[START OF DATA]

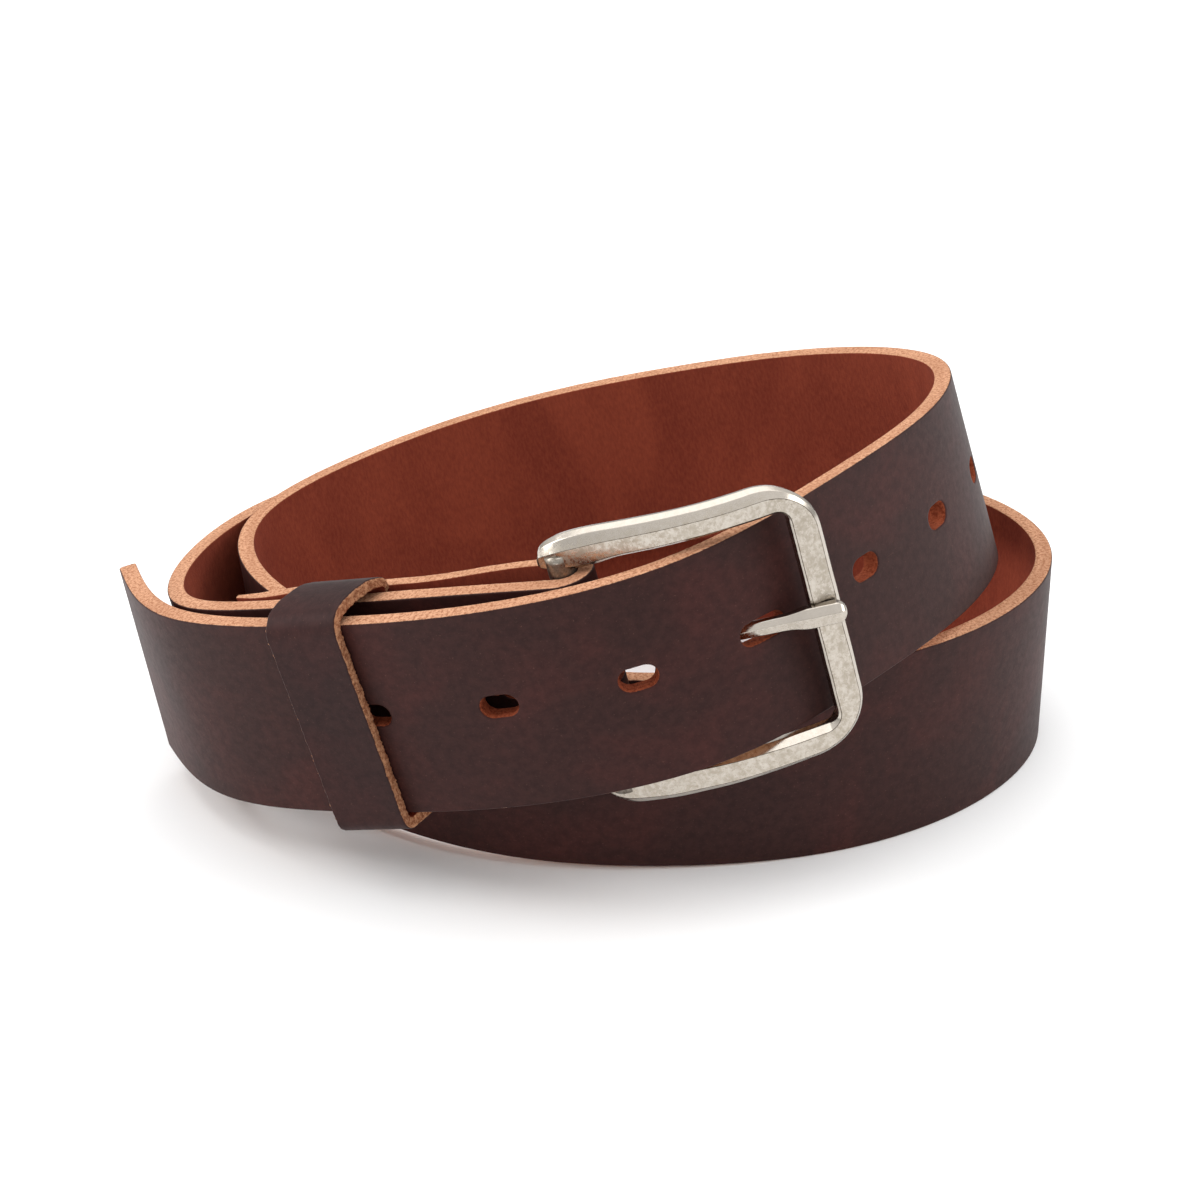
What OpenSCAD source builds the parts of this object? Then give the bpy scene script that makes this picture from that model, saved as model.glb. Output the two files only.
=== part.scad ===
// Leather belt with a heel-bar buckle, buckled and coiled twice, lying on its lower edge.
//
// The strap is one ribbon of leather. It starts at the end of the flap that is folded back behind
// the buckle, turns round the heel bar, runs round the lower turn, climbs into the upper turn,
// passes through the buckle and the keeper, and ends in the free tip.
// +Z is up, the floor is z = 0, and the buckle faces -Y. Sizes are in millimetres.

/* [Strap] */
// Width of the strap
strap_w = 40; // [36:1:42]
// Thickness of the strap
strap_t = 3.4; // [2.8:0.1:4.1]
// Thickness of the skived flap that is folded back behind the buckle
flap_t = 2.6; // [2:0.1:3.2]
// Length of the flap, from the heel bar to its end
flap_len = 68; // [64:1:76]

/* [Coil] */
// Length of the coiled belt, left to right
coil_l = 184; // [180:1:222]
// Depth of the coiled belt, front to back
coil_d = 134; // [132:1:162]

/* [Punched holes] */
// Distance between holes
hole_pitch = 25; // [18:1:30]
// Length of a hole along the strap
hole_len = 7; // [6:0.5:10]
// Width of a hole
hole_w = 4.4; // [4:0.2:6]
// Height of the row of holes above the middle of the strap
hole_rise = 1; // [0:0.5:2]
// How far the prong bears from the middle of the hole in use, towards the tip
hole_bear = 2.2; // [0:0.2:2.4]
// Holes on each side of the one in use
holes_each_side = 3; // [1:1:3]

/* [Buckle frame] */
// Diameter of the heel bar
bar_d = 5; // [4:0.25:6]
// Distance from the heel bar to the far bar
frame_l = 43; // [40:1:52]
// Height of the opening that the strap passes through, more than the strap's width
frame_play = 3; // [2:0.5:5]
// Width of the side arms
arm_w = 5.5; // [4:0.5:7]
// Width of the far bar
far_bar_w = 5.4; // [4:0.2:6.6]
// Thickness of the arms and the far bar
frame_t = 3.8; // [3:0.2:4.6]
// How far the arms bow outwards between the bars
frame_bow = 3.5; // [2:0.5:5]
// Length of the arms' tails behind the heel bar
arm_tail = 3.5; // [3:0.5:6]
// Radius of the frame's outer corners
corner_out = 11; // [8:1:14]
// Radius of the frame's inner corners
corner_in = 4; // [2:0.5:6]

/* [Prong] */
// Diameter of the prong's shank
prong_d = 2.8; // [2.2:0.1:3.4]
// Diameter of the prong's head
head_d = 3.8; // [3.2:0.1:4.6]
// Wall of the prong's ring round the heel bar
ring_wall = 1.8; // [1.4:0.1:2.2]
// Width of the prong's ring
ring_w = 4.6; // [3.6:0.2:6]
// Depth of the prong's seat in the far bar
seat_depth = 0.8; // [0.5:0.1:1.2]
// How far the prong lifts off its seat while the belt is buckled, in degrees
prong_lift = 1.5; // [1:0.5:2]
// How far the frame swings outwards while the belt is buckled, in degrees
frame_lift = 1.5; // [1:0.5:2]

/* [Keeper] */
// Width of the keeper, along the strap
keeper_w = 14.5; // [10:0.5:18]
// Thickness of the keeper
keeper_t = 2.2; // [1.6:0.1:2.8]
// Thickness of the keeper's inner leg, which is skived
keeper_leg_t = 1.4; // [1:0.1:2]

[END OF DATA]

• REQUIREMENT
Print, unaltered, every line from the beginning of the material down to the line with "are in millimetres.".

• RESPONSE TO THE EXERCISE
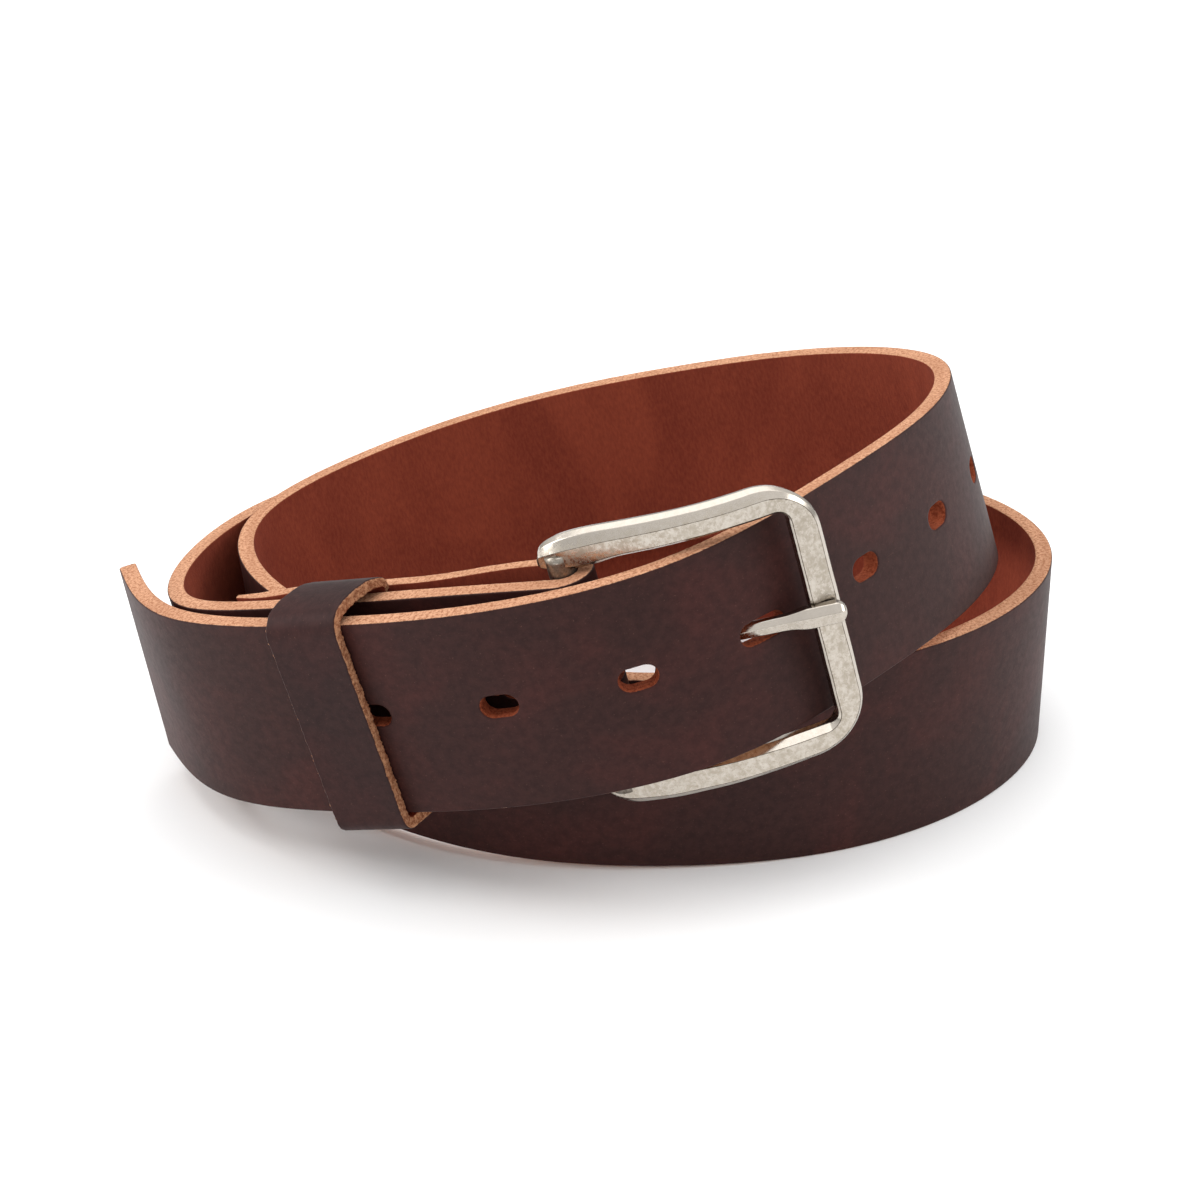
What OpenSCAD source builds the parts of this object? Then give the bpy scene script that makes this picture from that model, saved as model.glb. Output the two files only.
=== part.scad ===
// Leather belt with a heel-bar buckle, buckled and coiled twice, lying on its lower edge.
//
// The strap is one ribbon of leather. It starts at the end of the flap that is folded back behind
// the buckle, turns round the heel bar, runs round the lower turn, climbs into the upper turn,
// passes through the buckle and the keeper, and ends in the free tip.
// +Z is up, the floor is z = 0, and the buckle faces -Y. Sizes are in millimetres.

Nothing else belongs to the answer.